» CAD and scene scripts

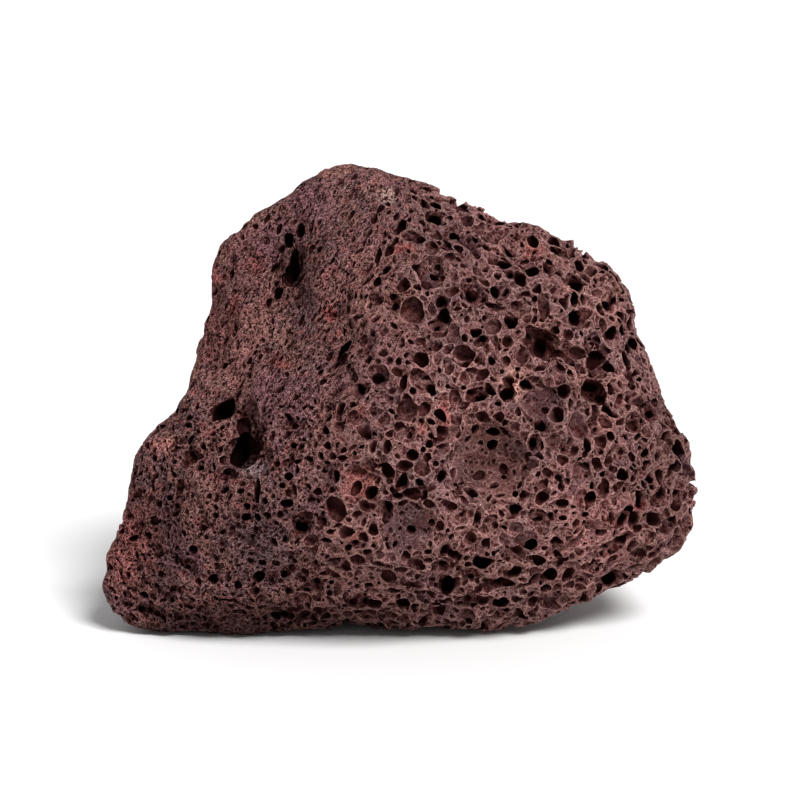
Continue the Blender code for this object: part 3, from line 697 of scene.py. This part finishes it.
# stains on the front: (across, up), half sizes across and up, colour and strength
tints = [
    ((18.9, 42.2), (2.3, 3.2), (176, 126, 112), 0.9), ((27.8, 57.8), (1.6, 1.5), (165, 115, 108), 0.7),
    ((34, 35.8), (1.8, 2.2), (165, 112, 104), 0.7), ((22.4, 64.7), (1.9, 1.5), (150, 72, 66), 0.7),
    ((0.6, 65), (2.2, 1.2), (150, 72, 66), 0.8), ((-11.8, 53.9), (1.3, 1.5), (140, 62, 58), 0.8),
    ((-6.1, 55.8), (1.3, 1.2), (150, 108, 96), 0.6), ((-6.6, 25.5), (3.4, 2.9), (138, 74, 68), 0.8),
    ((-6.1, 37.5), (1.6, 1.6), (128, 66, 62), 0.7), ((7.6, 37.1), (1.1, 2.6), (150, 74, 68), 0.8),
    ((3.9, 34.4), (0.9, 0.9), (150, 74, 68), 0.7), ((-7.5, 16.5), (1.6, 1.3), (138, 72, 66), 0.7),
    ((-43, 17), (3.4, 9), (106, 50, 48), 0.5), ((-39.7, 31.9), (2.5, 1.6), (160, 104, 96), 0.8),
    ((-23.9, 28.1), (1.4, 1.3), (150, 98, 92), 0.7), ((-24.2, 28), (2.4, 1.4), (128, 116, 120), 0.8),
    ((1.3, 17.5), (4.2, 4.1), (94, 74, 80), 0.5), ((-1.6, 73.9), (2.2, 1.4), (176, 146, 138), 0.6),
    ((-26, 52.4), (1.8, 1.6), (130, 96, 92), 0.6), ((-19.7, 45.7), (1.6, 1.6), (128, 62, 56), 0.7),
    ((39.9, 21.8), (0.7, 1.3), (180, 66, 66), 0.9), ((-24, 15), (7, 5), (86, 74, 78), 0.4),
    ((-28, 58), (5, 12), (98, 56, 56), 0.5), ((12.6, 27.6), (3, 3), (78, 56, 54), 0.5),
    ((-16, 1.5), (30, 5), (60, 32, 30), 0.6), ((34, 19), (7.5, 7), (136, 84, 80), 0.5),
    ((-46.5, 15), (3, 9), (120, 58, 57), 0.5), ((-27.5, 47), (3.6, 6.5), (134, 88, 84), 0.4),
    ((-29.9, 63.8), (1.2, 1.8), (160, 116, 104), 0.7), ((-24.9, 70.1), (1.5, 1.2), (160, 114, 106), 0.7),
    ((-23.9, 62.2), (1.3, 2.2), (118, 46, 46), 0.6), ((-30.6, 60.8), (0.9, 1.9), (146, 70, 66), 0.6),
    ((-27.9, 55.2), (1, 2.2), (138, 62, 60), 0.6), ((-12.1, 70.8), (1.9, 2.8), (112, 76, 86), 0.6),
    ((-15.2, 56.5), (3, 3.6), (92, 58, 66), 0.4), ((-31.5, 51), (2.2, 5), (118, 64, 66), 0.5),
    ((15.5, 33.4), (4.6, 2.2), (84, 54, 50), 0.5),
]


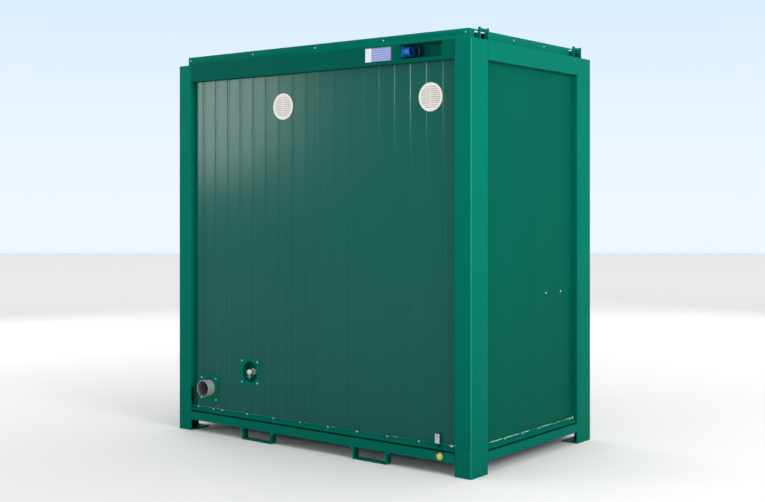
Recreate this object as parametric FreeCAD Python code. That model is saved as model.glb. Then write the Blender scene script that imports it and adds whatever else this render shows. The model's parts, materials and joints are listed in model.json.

» EXERCISE BRIEF
Reproduce the records in full, exactly as written.

» FULL OUTPUT
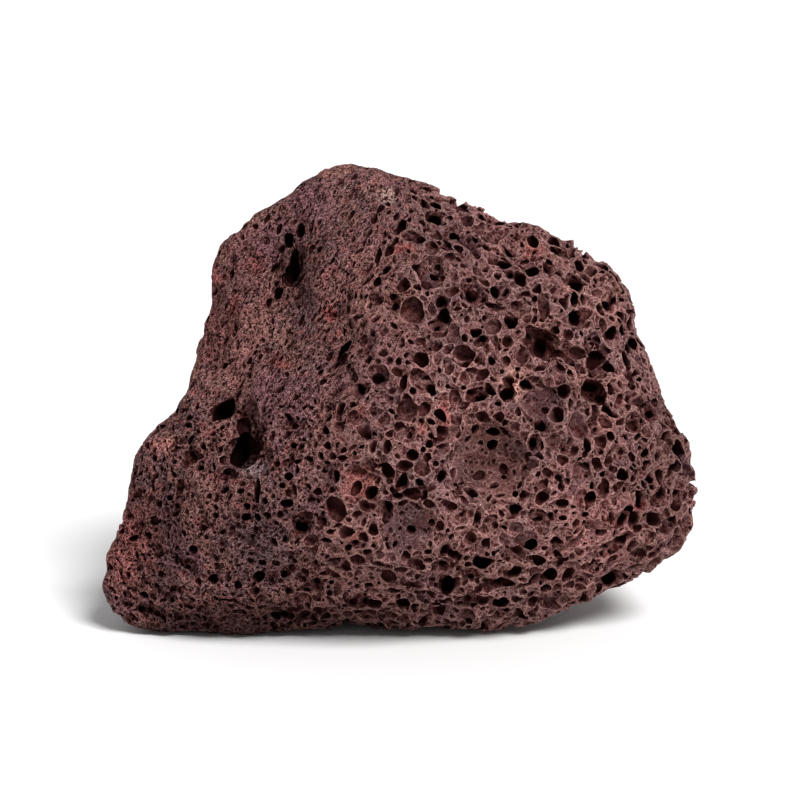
Continue the Blender code for this object: part 3, from line 697 of scene.py. This part finishes it.
# stains on the front: (across, up), half sizes across and up, colour and strength
tints = [
    ((18.9, 42.2), (2.3, 3.2), (176, 126, 112), 0.9), ((27.8, 57.8), (1.6, 1.5), (165, 115, 108), 0.7),
    ((34, 35.8), (1.8, 2.2), (165, 112, 104), 0.7), ((22.4, 64.7), (1.9, 1.5), (150, 72, 66), 0.7),
    ((0.6, 65), (2.2, 1.2), (150, 72, 66), 0.8), ((-11.8, 53.9), (1.3, 1.5), (140, 62, 58), 0.8),
    ((-6.1, 55.8), (1.3, 1.2), (150, 108, 96), 0.6), ((-6.6, 25.5), (3.4, 2.9), (138, 74, 68), 0.8),
    ((-6.1, 37.5), (1.6, 1.6), (128, 66, 62), 0.7), ((7.6, 37.1), (1.1, 2.6), (150, 74, 68), 0.8),
    ((3.9, 34.4), (0.9, 0.9), (150, 74, 68), 0.7), ((-7.5, 16.5), (1.6, 1.3), (138, 72, 66), 0.7),
    ((-43, 17), (3.4, 9), (106, 50, 48), 0.5), ((-39.7, 31.9), (2.5, 1.6), (160, 104, 96), 0.8),
    ((-23.9, 28.1), (1.4, 1.3), (150, 98, 92), 0.7), ((-24.2, 28), (2.4, 1.4), (128, 116, 120), 0.8),
    ((1.3, 17.5), (4.2, 4.1), (94, 74, 80), 0.5), ((-1.6, 73.9), (2.2, 1.4), (176, 146, 138), 0.6),
    ((-26, 52.4), (1.8, 1.6), (130, 96, 92), 0.6), ((-19.7, 45.7), (1.6, 1.6), (128, 62, 56), 0.7),
    ((39.9, 21.8), (0.7, 1.3), (180, 66, 66), 0.9), ((-24, 15), (7, 5), (86, 74, 78), 0.4),
    ((-28, 58), (5, 12), (98, 56, 56), 0.5), ((12.6, 27.6), (3, 3), (78, 56, 54), 0.5),
    ((-16, 1.5), (30, 5), (60, 32, 30), 0.6), ((34, 19), (7.5, 7), (136, 84, 80), 0.5),
    ((-46.5, 15), (3, 9), (120, 58, 57), 0.5), ((-27.5, 47), (3.6, 6.5), (134, 88, 84), 0.4),
    ((-29.9, 63.8), (1.2, 1.8), (160, 116, 104), 0.7), ((-24.9, 70.1), (1.5, 1.2), (160, 114, 106), 0.7),
    ((-23.9, 62.2), (1.3, 2.2), (118, 46, 46), 0.6), ((-30.6, 60.8), (0.9, 1.9), (146, 70, 66), 0.6),
    ((-27.9, 55.2), (1, 2.2), (138, 62, 60), 0.6), ((-12.1, 70.8), (1.9, 2.8), (112, 76, 86), 0.6),
    ((-15.2, 56.5), (3, 3.6), (92, 58, 66), 0.4), ((-31.5, 51), (2.2, 5), (118, 64, 66), 0.5),
    ((15.5, 33.4), (4.6, 2.2), (84, 54, 50), 0.5),
]


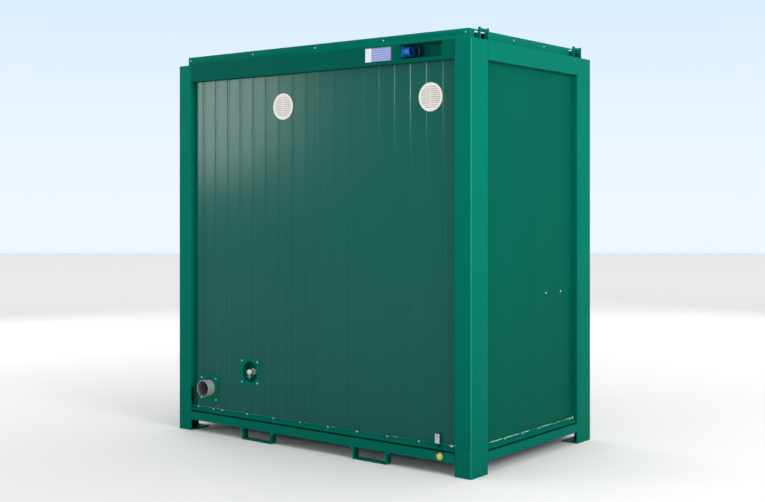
Recreate this object as parametric FreeCAD Python code. That model is saved as model.glb. Then write the Blender scene script that imports it and adds whatever else this render shows. The model's parts, materials and joints are listed in model.json.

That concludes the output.